I also hit a mother lode of wonderful pieces questioning the equal rights of America’s food conversation—a topic that felt especially important to me, sharing my brother’s concern for social justice (as a Methodist minister, that was always a given for him). These meditations on culinary minorities come together in a new section titled A Table for Everyone (starts on page 41). It must also have been my non-foodie brother’s joy in honest real food (at least until chemo killed his appetite) that gave me special appreciation for the writers featured in another new section, Back to Basics—a hunter simply cooking his day’s kill (Steve Hoffman, page 93), a coffee obsessive’s epiphany on how little new-fangled gear matters (Oliver Strand, page 97), or an anti-gourmet foray into Asian street food (Matt Goulding, page 112).

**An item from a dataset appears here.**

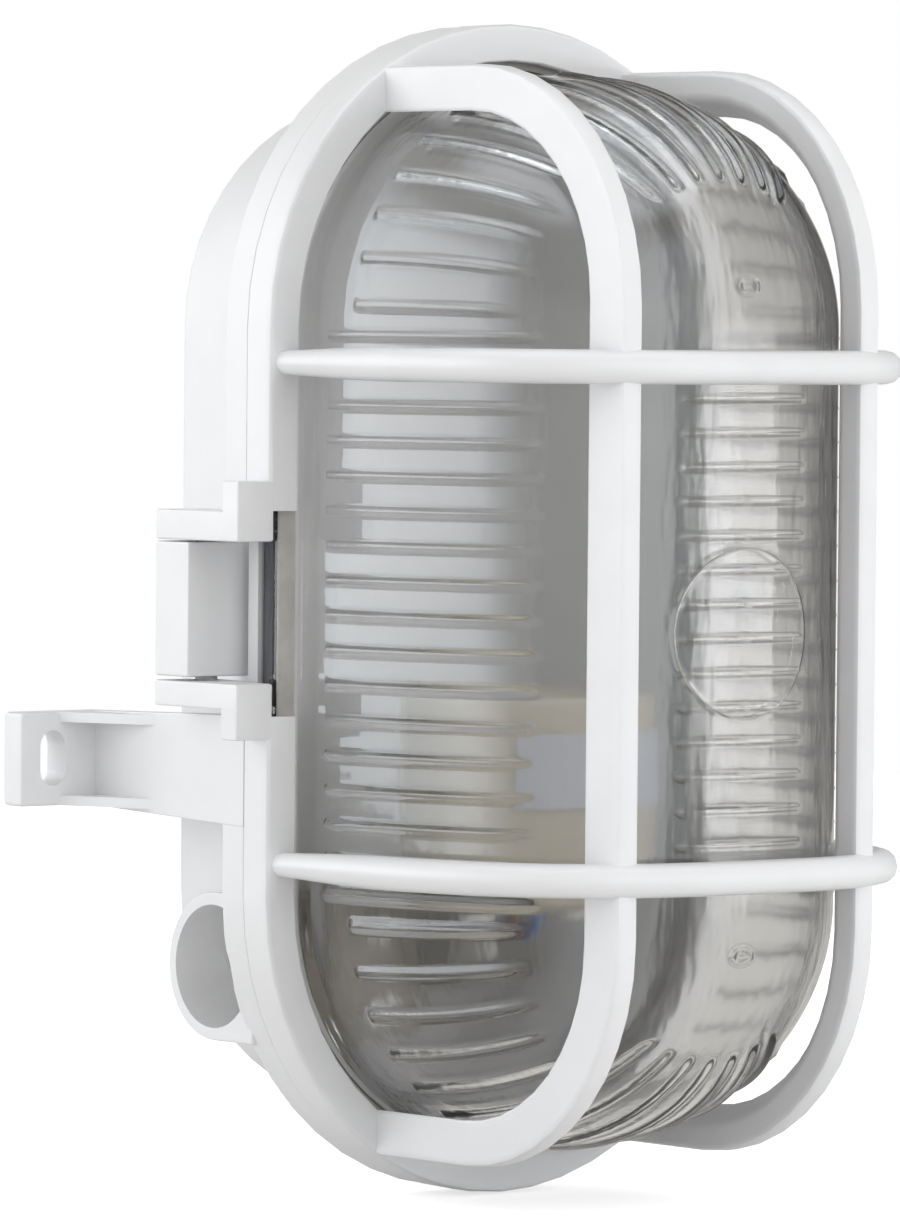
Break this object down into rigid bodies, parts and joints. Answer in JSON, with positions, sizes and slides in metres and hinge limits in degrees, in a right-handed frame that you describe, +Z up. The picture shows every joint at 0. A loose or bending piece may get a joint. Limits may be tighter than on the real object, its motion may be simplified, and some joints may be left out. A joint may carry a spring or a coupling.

Being with my brother—a consummate people person—helped remind me that it always comes back to people stories. Of course those have played a prominent part in Best Food Writing ever since the first edition in 2000, especially with the chef profiles that populate the section Someone’s in the Kitchen (starts on page 219). A far cry from celebrity-chef puff pieces, these are snapshots of restaurant cooks from all over the country, at all stages of their careers, from Alex Halberstadt’s portrait of the hip King of Cronuts™ (page 220) to John Kessler’s bittersweet portrait of a young chef facing mortality (page 252) to Dave Mondy’s look at an artisanal pizzamaker taking a step he never thought he’d take (page 264). And as the locavore movement has expanded the food stage, more artisans, farmers and suppliers are given their rightful place alongside chefs as essential players. In this year’s Stocking the Pantry section (starts on page 179), you’ll find a gallery of colorful individuals who make the ingredients we cook with. On top of that, I found a bumper crop of writers bringing their family stories into their cooking (Elissa Altman, page 80; Adam Sachs, page 124; Erin Byers Murray, page 128; Adam Gopnik, page 138; Sarah Bir, page 172; Josh Ozersky, page 292).

More than anything else, in those hospital-haunted days we needed to laugh. I’ve always tried to include a healthy dose of humor in each year’s Best Food Writing, and this year is no exception. There’s Irvin Lin’s tongue-in-cheek “How to Boil Water” (page 108), Molly Watson’s exasperated “How to Cook a Turkey” (page 119) or Albert Burneko’s ranting “How to Cook Chicken Cutlets” (page 166)—a trio of how-tos that are anything but Betty Crockeresque. Humor keeps us all honest, as Michael Procopio (“The Cheese Toast Incident,” page 281) and David Leite (“Because I Can,” page 286) prove yet again.

As I read bits of these stories out loud to distract my brother, I think we both knew he’d never see this year’s edition. In fact, he died in March, his suffering finally over. But as I went on reading throughout the spring, I kept judging everything with him in mind. He was my Ideal Reader in many ways—not a fussy cook or a food snob, but fascinated by the interplay between the way we eat and our personal relationships, our sense of self, and even our role as stewards of this planet.

And somehow, that perspective felt just right to me. For at its best, isn’t food writing just another lens through which to view the human condition? In a season of grief and eventual acceptance, pondering about food—and pondering it deeply—offered its own path of healing and comfort.

And if there’s a chocolate-chip cookie (or two or three) involved, even better.